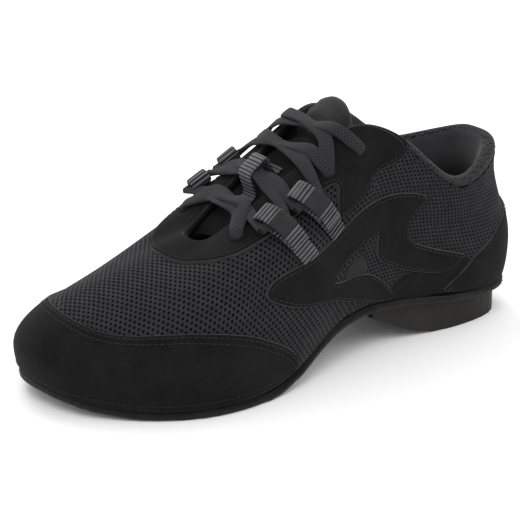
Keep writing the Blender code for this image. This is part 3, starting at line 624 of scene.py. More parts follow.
BLACK_SUEDE = surface_material(
    "black_suede", (0.003, 0.003, 0.0034), (0.0092, 0.0091, 0.0096), 0.94, 1100, 0.75, 0.03, specular=0.08
)
# cut edges and shoulders of the suede, lighter than its face: the edge's own tone with a painted highlight
# along it
CUT_EDGE_HIGHLIGHT = surface_material("cut_edge_highlight", (0.014, 0.014, 0.015), (0.04, 0.04, 0.042), 0.9, 1800, 0.6, 0.1)
MESH_THREAD = surface_material(
    "mesh_thread", (0.0135, 0.0135, 0.015), (0.026, 0.026, 0.0285), 0.75, 2600, 0.5, 0.1
)
MESH_BACKING = surface_material(
    "mesh_backing", (0.0012, 0.0012, 0.0014), (0.0032, 0.0032, 0.0036), 0.95, 1800, 0.4
)
LINING = surface_material(
    "lining_cloth", (0.022, 0.022, 0.024), (0.033, 0.033, 0.0355), 0.88, 2600, 0.5, 0.15
)
PANEL_CLOTH = surface_material(
    "panel_cloth", (0.0088, 0.0088, 0.0098), (0.014, 0.014, 0.0152), 0.82, 2400, 0.35, 0.08
)
TONGUE_CLOTH = surface_material(
    "tongue_cloth", (0.009, 0.009, 0.01), (0.023, 0.023, 0.0245), 0.9, 1300, 0.9, 0.1
)
# webbing ribs: the webbing's colour made lighter, painted light on the raised ribs
LIT_RIB = surface_material(
    "webbing_rib_lit", (0.036, 0.036, 0.039), (0.088, 0.088, 0.093), 0.55, 2600, 0.5, 0.08, specular=0.3
)
# webbing grooves: the webbing's colour made darker, painted shade between the ribs
SHADED_GROOVE = surface_material("webbing_groove_shade", (0.006, 0.006, 0.007), (0.011, 0.011, 0.012), 0.85, 2600, 0.3)
LACE_FLAT = surface_material(
    "webbing_plain", (0.012, 0.012, 0.013), (0.02, 0.02, 0.0215), 0.6, 2600, 0.4, 0.08
)
THREAD = surface_material(
    "sewing_thread", (0.008, 0.008, 0.009), (0.02, 0.02, 0.0215), 0.65, 2600, 0.3, 0.08
)
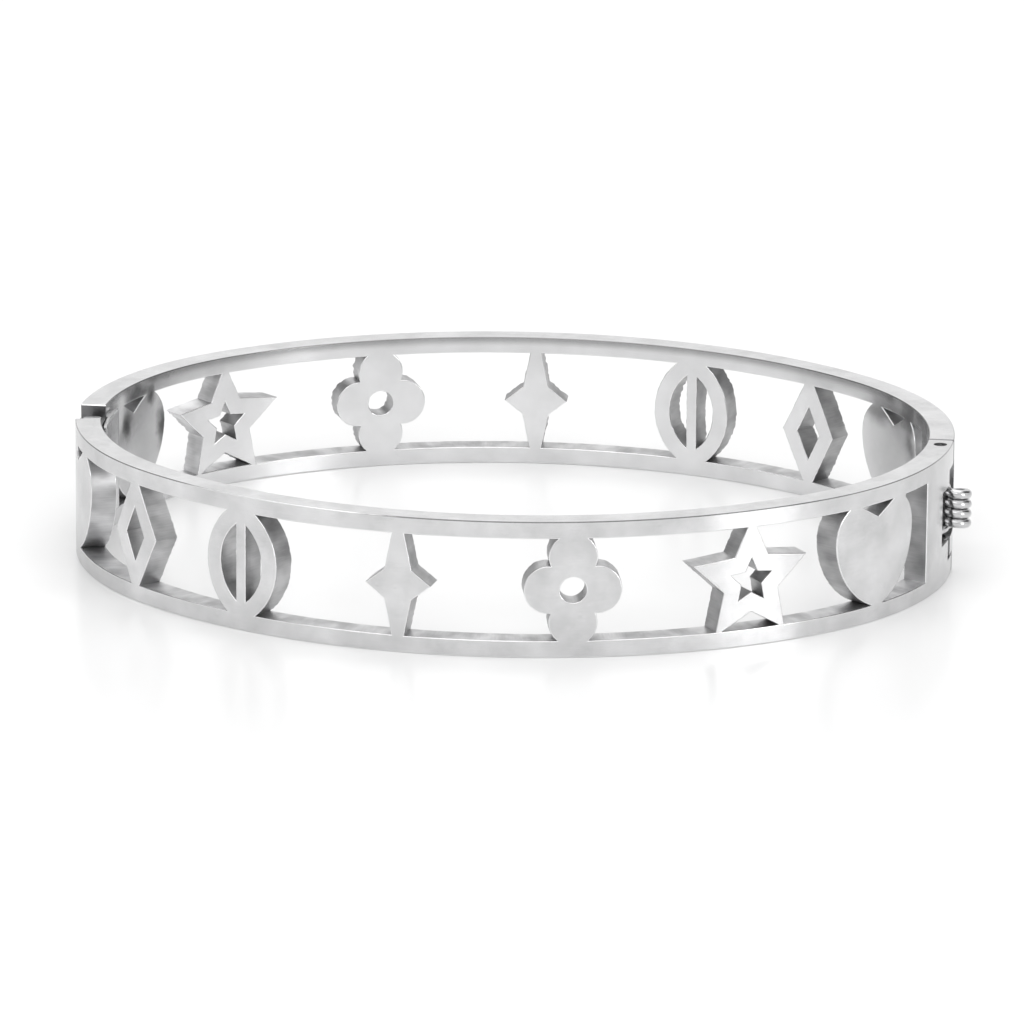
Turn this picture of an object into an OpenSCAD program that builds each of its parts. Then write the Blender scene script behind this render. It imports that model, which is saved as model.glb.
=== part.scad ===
// Hinged openwork bangle, lying on its edge as it rests by itself.
// Two cut steel halves meet at a sprung hinge (+X) and a tongue clasp (-X).
// The front half is at -Y and the back half at +Y. All sizes are in millimetres.
// The origin is on the surface that the bangle rests on, under the middle of its whole length.

/* [Oval] */
// Outside length of the oval, from the clasp to the hinge
oval_l = 65; // [64:0.5:67]
// Outside width of the oval, from front to back
oval_w = 54.8; // [53.6:0.2:55.6]
// Outside radius of the tighter arc at each end
end_r = 24; // [23:0.5:25]

/* [Band] */
// Height of the band
band_h = 10; // [9.8:0.1:11]
// Thickness of the band's wall
wall = 1.9; // [1.8:0.05:2.1]
// Height of the plain rail along each edge
rail_h = 1.25; // [1.1:0.05:1.4]
// Gap between the halves at the clasp and at the hinge
seam_gap = 0.12; // [0.1:0.01:0.16]

/* [Openwork] */
// Width of the solid heart at each end of a row
heart_w = 8.5; // [8:0.1:8.8]
// Width of the lozenge frame
lozenge_w = 5; // [4.4:0.1:5.4]
// Width of the leaf frame
leaf_w = 6.1; // [5.6:0.1:6.6]
// Width of the slim four-pointed star
slim_star_w = 4.8; // [4.2:0.1:5.4]
// Width of the quatrefoil
quatrefoil_w = 7; // [6.6:0.1:7.4]
// Radius of the five-pointed star, to its points
star_r = 4.75; // [4.5:0.05:4.9]
// Wall that is left round the hole in a frame
frame_stroke = 1.25; // [1.1:0.05:1.4]
// How far the front half's row is moved towards the hinge
front_shift = 0; // [-0.4:0.1:0.4]
// How far the back half's row is moved towards the clasp
back_shift = 0; // [-0.4:0.1:0.4]

/* [Hinge] */
// Distance of the pivot from the band's outer face
pivot_in = 0.9; // [0.85:0.05:1]
// Distance of the pivot from the seam, on the front half's side
pivot_back = 1.3; // [1.25:0.05:1.35]
// Diameter of the two pivot pins
pin_d = 0.95; // [0.8:0.05:1]
// Radius of the back half's knuckles round the pivot
knuckle_r = 0.95; // [0.9:0.01:0.96]
// Depth of a pin's end below the band's edge
pin_recess = 0.35; // [0.2:0.05:0.5]

/* [Spring] */
// Outside diameter of the coil
coil_d = 2.1; // [1.9:0.05:2.2]
// Diameter of the spring wire
wire_d = 0.7; // [0.6:0.02:0.72]
// Number of turns
coil_turns = 4; // [3:1:4]
// Distance of the coil's axis outside the band's outer face
coil_out = 0.3; // [0.25:0.05:0.4]

/* [Clasp] */
// Length of the notch in the top edge
notch_l = 4.1; // [3.8:0.1:4.3]
// Depth of the notch
notch_h = 0.95; // [0.8:0.05:1]
// Thickness of the tongue
tongue_t = 0.6; // [0.5:0.05:0.65]
// Length of the tongue past the seam
tongue_l = 3.8; // [3.4:0.1:3.9]
// Length of the guard leaf past the seam, inside the front half
guard_l = 3.4; // [3:0.1:3.8]
// Thickness of the guard leaf
guard_t = 0.3; // [0.25:0.05:0.4]

/* [Hidden] */
$fn = 96;
eps = 0.01;

// The oval is four arcs: a tight one at each end and a wide one along each side
end_x = oval_l / 2 - end_r;
side_rise = oval_w / 2 - end_r;
side_off = (end_x * end_x - side_rise * side_rise) / (2 * side_rise);
side_r = side_off + oval_w / 2;
side_turn = atan2(end_x, side_off);
side_run = side_r * side_turn * PI / 180;

// Longer than anything that it has to cut through
far = 60;

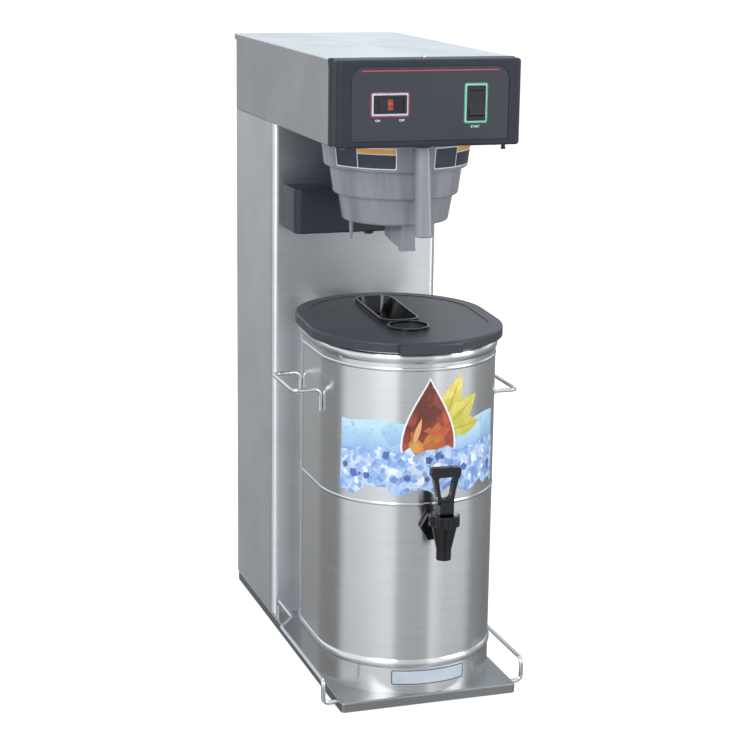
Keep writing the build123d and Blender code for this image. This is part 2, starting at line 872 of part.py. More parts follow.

________

> _PROMPT_: Emit the full listing verbatim.

> _SOLUTION FOR THIS PROBLEM_:
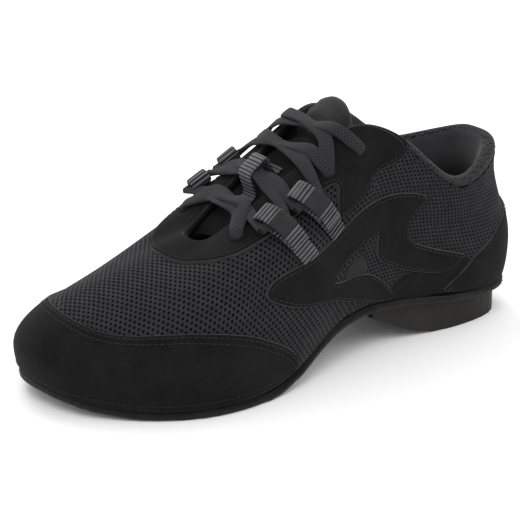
Keep writing the Blender code for this image. This is part 3, starting at line 624 of scene.py. More parts follow.
BLACK_SUEDE = surface_material(
    "black_suede", (0.003, 0.003, 0.0034), (0.0092, 0.0091, 0.0096), 0.94, 1100, 0.75, 0.03, specular=0.08
)
# cut edges and shoulders of the suede, lighter than its face: the edge's own tone with a painted highlight
# along it
CUT_EDGE_HIGHLIGHT = surface_material("cut_edge_highlight", (0.014, 0.014, 0.015), (0.04, 0.04, 0.042), 0.9, 1800, 0.6, 0.1)
MESH_THREAD = surface_material(
    "mesh_thread", (0.0135, 0.0135, 0.015), (0.026, 0.026, 0.0285), 0.75, 2600, 0.5, 0.1
)
MESH_BACKING = surface_material(
    "mesh_backing", (0.0012, 0.0012, 0.0014), (0.0032, 0.0032, 0.0036), 0.95, 1800, 0.4
)
LINING = surface_material(
    "lining_cloth", (0.022, 0.022, 0.024), (0.033, 0.033, 0.0355), 0.88, 2600, 0.5, 0.15
)
PANEL_CLOTH = surface_material(
    "panel_cloth", (0.0088, 0.0088, 0.0098), (0.014, 0.014, 0.0152), 0.82, 2400, 0.35, 0.08
)
TONGUE_CLOTH = surface_material(
    "tongue_cloth", (0.009, 0.009, 0.01), (0.023, 0.023, 0.0245), 0.9, 1300, 0.9, 0.1
)
# webbing ribs: the webbing's colour made lighter, painted light on the raised ribs
LIT_RIB = surface_material(
    "webbing_rib_lit", (0.036, 0.036, 0.039), (0.088, 0.088, 0.093), 0.55, 2600, 0.5, 0.08, specular=0.3
)
# webbing grooves: the webbing's colour made darker, painted shade between the ribs
SHADED_GROOVE = surface_material("webbing_groove_shade", (0.006, 0.006, 0.007), (0.011, 0.011, 0.012), 0.85, 2600, 0.3)
LACE_FLAT = surface_material(
    "webbing_plain", (0.012, 0.012, 0.013), (0.02, 0.02, 0.0215), 0.6, 2600, 0.4, 0.08
)
THREAD = surface_material(
    "sewing_thread", (0.008, 0.008, 0.009), (0.02, 0.02, 0.0215), 0.65, 2600, 0.3, 0.08
)
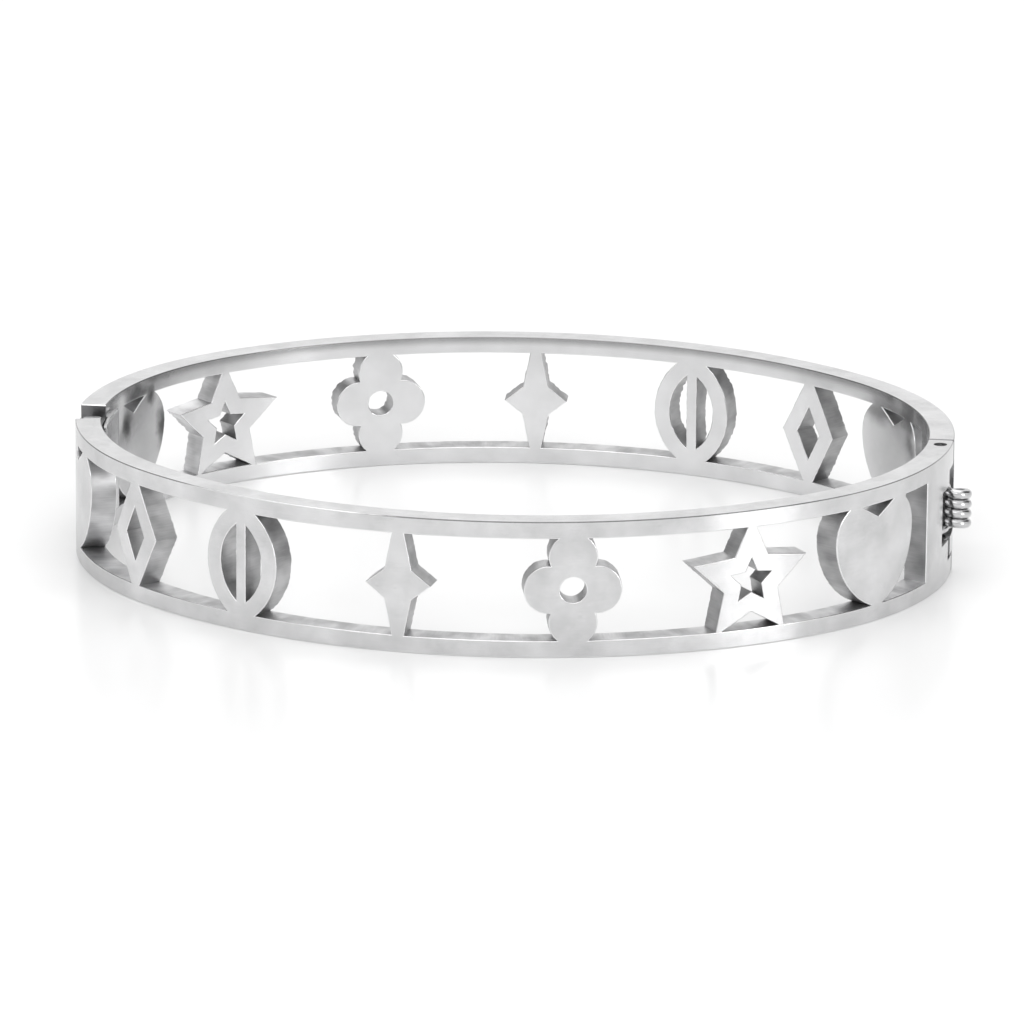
Turn this picture of an object into an OpenSCAD program that builds each of its parts. Then write the Blender scene script behind this render. It imports that model, which is saved as model.glb.
=== part.scad ===
// Hinged openwork bangle, lying on its edge as it rests by itself.
// Two cut steel halves meet at a sprung hinge (+X) and a tongue clasp (-X).
// The front half is at -Y and the back half at +Y. All sizes are in millimetres.
// The origin is on the surface that the bangle rests on, under the middle of its whole length.

/* [Oval] */
// Outside length of the oval, from the clasp to the hinge
oval_l = 65; // [64:0.5:67]
// Outside width of the oval, from front to back
oval_w = 54.8; // [53.6:0.2:55.6]
// Outside radius of the tighter arc at each end
end_r = 24; // [23:0.5:25]

/* [Band] */
// Height of the band
band_h = 10; // [9.8:0.1:11]
// Thickness of the band's wall
wall = 1.9; // [1.8:0.05:2.1]
// Height of the plain rail along each edge
rail_h = 1.25; // [1.1:0.05:1.4]
// Gap between the halves at the clasp and at the hinge
seam_gap = 0.12; // [0.1:0.01:0.16]

/* [Openwork] */
// Width of the solid heart at each end of a row
heart_w = 8.5; // [8:0.1:8.8]
// Width of the lozenge frame
lozenge_w = 5; // [4.4:0.1:5.4]
// Width of the leaf frame
leaf_w = 6.1; // [5.6:0.1:6.6]
// Width of the slim four-pointed star
slim_star_w = 4.8; // [4.2:0.1:5.4]
// Width of the quatrefoil
quatrefoil_w = 7; // [6.6:0.1:7.4]
// Radius of the five-pointed star, to its points
star_r = 4.75; // [4.5:0.05:4.9]
// Wall that is left round the hole in a frame
frame_stroke = 1.25; // [1.1:0.05:1.4]
// How far the front half's row is moved towards the hinge
front_shift = 0; // [-0.4:0.1:0.4]
// How far the back half's row is moved towards the clasp
back_shift = 0; // [-0.4:0.1:0.4]

/* [Hinge] */
// Distance of the pivot from the band's outer face
pivot_in = 0.9; // [0.85:0.05:1]
// Distance of the pivot from the seam, on the front half's side
pivot_back = 1.3; // [1.25:0.05:1.35]
// Diameter of the two pivot pins
pin_d = 0.95; // [0.8:0.05:1]
// Radius of the back half's knuckles round the pivot
knuckle_r = 0.95; // [0.9:0.01:0.96]
// Depth of a pin's end below the band's edge
pin_recess = 0.35; // [0.2:0.05:0.5]

/* [Spring] */
// Outside diameter of the coil
coil_d = 2.1; // [1.9:0.05:2.2]
// Diameter of the spring wire
wire_d = 0.7; // [0.6:0.02:0.72]
// Number of turns
coil_turns = 4; // [3:1:4]
// Distance of the coil's axis outside the band's outer face
coil_out = 0.3; // [0.25:0.05:0.4]

/* [Clasp] */
// Length of the notch in the top edge
notch_l = 4.1; // [3.8:0.1:4.3]
// Depth of the notch
notch_h = 0.95; // [0.8:0.05:1]
// Thickness of the tongue
tongue_t = 0.6; // [0.5:0.05:0.65]
// Length of the tongue past the seam
tongue_l = 3.8; // [3.4:0.1:3.9]
// Length of the guard leaf past the seam, inside the front half
guard_l = 3.4; // [3:0.1:3.8]
// Thickness of the guard leaf
guard_t = 0.3; // [0.25:0.05:0.4]

/* [Hidden] */
$fn = 96;
eps = 0.01;

// The oval is four arcs: a tight one at each end and a wide one along each side
end_x = oval_l / 2 - end_r;
side_rise = oval_w / 2 - end_r;
side_off = (end_x * end_x - side_rise * side_rise) / (2 * side_rise);
side_r = side_off + oval_w / 2;
side_turn = atan2(end_x, side_off);
side_run = side_r * side_turn * PI / 180;

// Longer than anything that it has to cut through
far = 60;

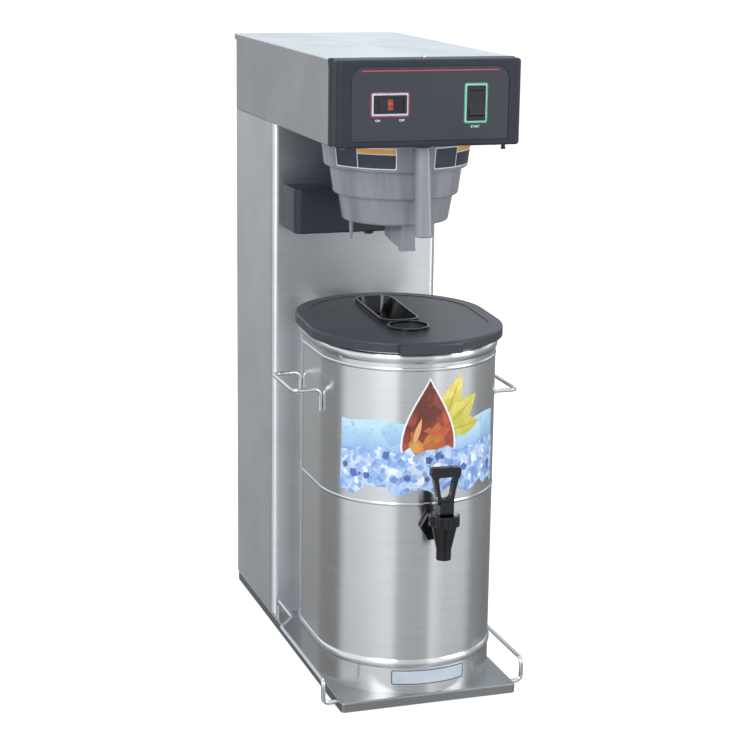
Keep writing the build123d and Blender code for this image. This is part 2, starting at line 872 of part.py. More parts follow.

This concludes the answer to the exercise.